Wing is always looking for innovative and creative ways to bring drag to Tucson, which led to the Storytellers event.
“Reality is too crazy for everybody, and I think just having good entertainment is so important for mental health,” Wing says. “Storytelling is something that’s super intrinsic in human nature, like we love talking and telling each other how our days were,” he says. “That’s storytelling, so I just thought it would be kind of funny, kind of hilarious, to see if we could get some drag queens a little bit drunk and see what kind of (expletive) comes out of their mouth.”
The show will be staged and hosted throughout the diner’s patio area and party room. One of the seven drag queens performing, Allonna Dee, will do trivia, re-enact Grindr messages and tell a story about the love life of a gay man.
The face behind Allonna Dee, Mikey Segura, loves to make people smile and laugh as his drag persona. He currently holds the Miss Gay Tucson America crown and performs at IBT’s on Fourth Avenue two or three times a month. “Gabe actually knew me when I was a budding gay boy just trying to find myself,” says Segura, 27.
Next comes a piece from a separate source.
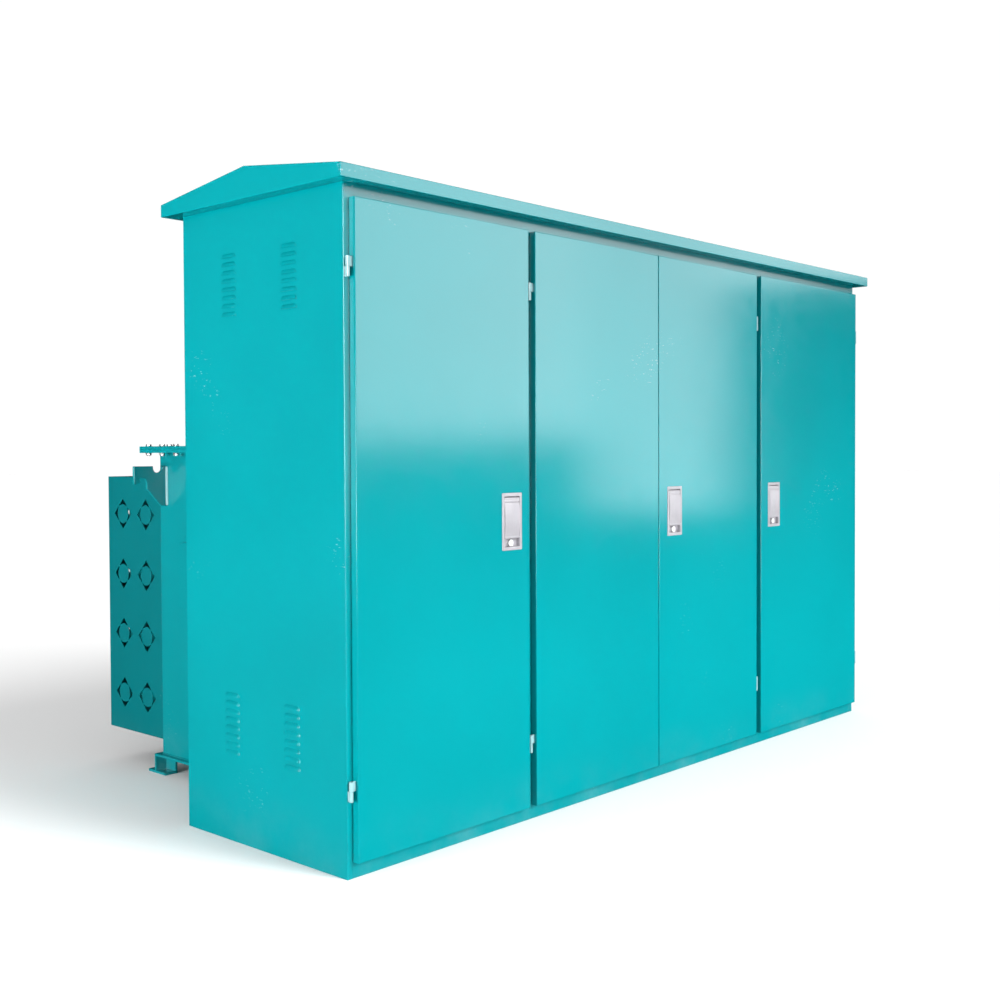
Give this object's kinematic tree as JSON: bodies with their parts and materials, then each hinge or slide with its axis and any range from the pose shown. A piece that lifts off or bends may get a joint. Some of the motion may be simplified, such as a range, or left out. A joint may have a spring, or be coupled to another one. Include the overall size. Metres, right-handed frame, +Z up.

“Gabe has actually been really, more than he knows, I think, really influential on me developing myself both as a man and as a drag queen. He’s one of the queens I can consider — as both Natalia and Gabe — just straight-up family.”
Wing expected about 40-60 people, so he was shocked that on the first day there were about 700 people interested in the now-sold-out event. A portion of the proceeds will go to the Southern Arizona AIDS Foundation and to help fund Wing’s 21-and-over drag show, Vamp, which features burlesque and comedy.
Shanna Rosing, a co-worker at the diner, said there are plans for more after-hours events like the drag show and the upcoming Skateboard video night, also created by a diner employee.